Ebenfalls in diese Kategorie fällt auch ein Jahr danach immer noch der Brexit und die damit verbundenen Konsequenzen. Nach Passkontrolle Nummer eins auf niederländischem Boden folgte am kommenden Morgen Passkontrolle Nummer zwei. Das machte das Deboarding zur Geduldsprüfung. 09:15 Uhr Ortszeit legt der Kahn an, etwa eine Viertelstunde vor Ankunft darf man als Autofahrer wieder zu seinem Fahrzeug. Ab dann heißt es Warten. Erst darauf, dass sich überhaupt etwas vom Schiff herunter bewegt, denn natürlich gibt es nicht nur ein einziges Autodeck. Dann in einer Warteschlange direkt vor dem Anlegeplatz. Zu guter Letzt dann in der Passkontrolle selbst. Diese ganze Prozedur hat sage und schreibe anderthalb Stunden gedauert, sodass wir erst um 10:45 Uhr wirklich aus Newcastle losfahren konnten.

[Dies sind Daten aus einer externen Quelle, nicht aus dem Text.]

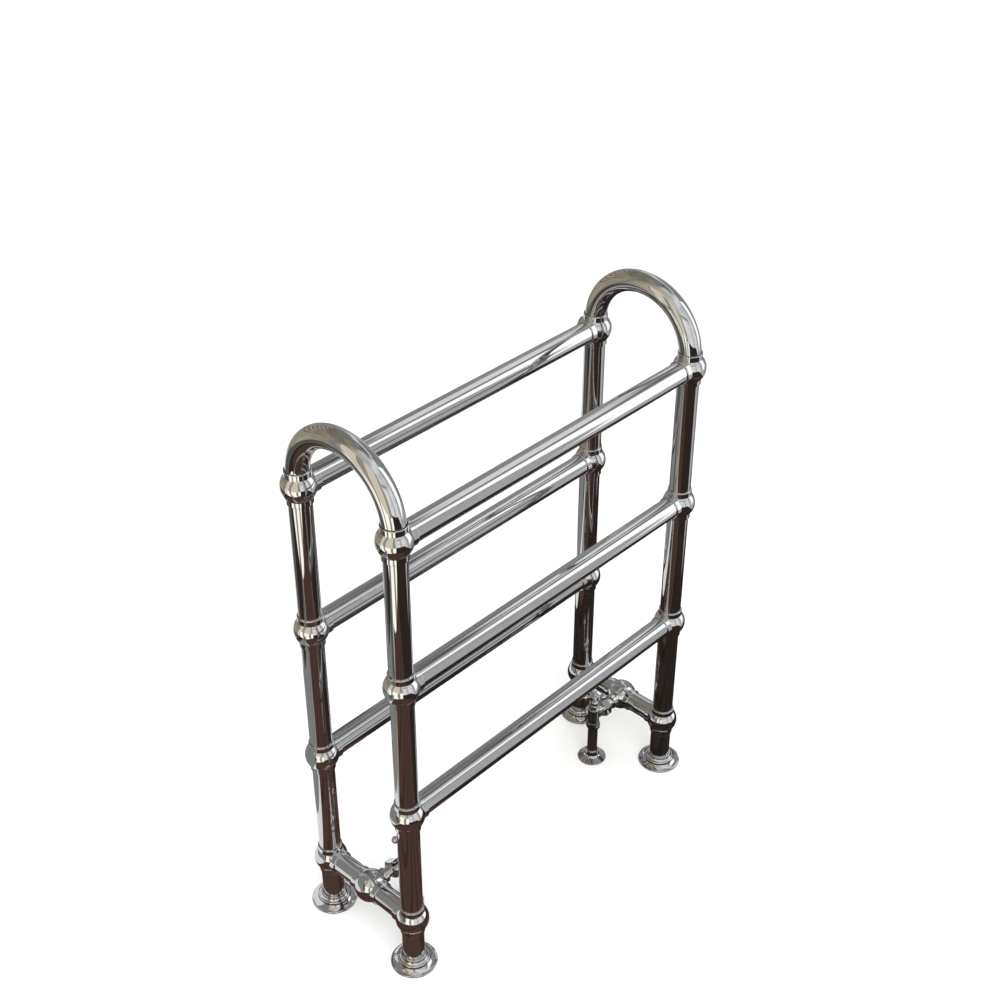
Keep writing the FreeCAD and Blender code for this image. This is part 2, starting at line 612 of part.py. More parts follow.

Unser Weg führte uns durch den Tyne Tunnel (unter dem Fluss her), für den man mangels Mauthäuschen (toll booth) ausschließlich online oder per Telefon 1,99 GBP pro Fahrt und Auto unter Angabe von Nummernschild, Name und Anschrift zahlt. Keine Sorge, das kann man auch noch bis Mitternacht am Tag nach der Durchfahrt machen – man muss es nur wissen. Gut, dass einer von uns aufgepasst hatte, sonst hätte uns vermutlich Monate nach dem Urlaub ein britisches Knöllchen erreicht (oder wären wir wohl Brexit sei Dank davon verschont geblieben?).
An den Linksverkehr hatten wir uns schnell gewöhnt, auch ohne Steuer auf der anderen Seite. Und da unser Auto einen digitalen Tacho hat, konnten wir die Familienkutsche auch fix auf Meilen trimmen, sodass unser Tempomat mit Verkehrszeichenerkennung nun nicht mehr meint, auf 70 km/h herunterregeln zu wollen, wenn 70 mp/h (rund 110 km/h) erlaubt sind.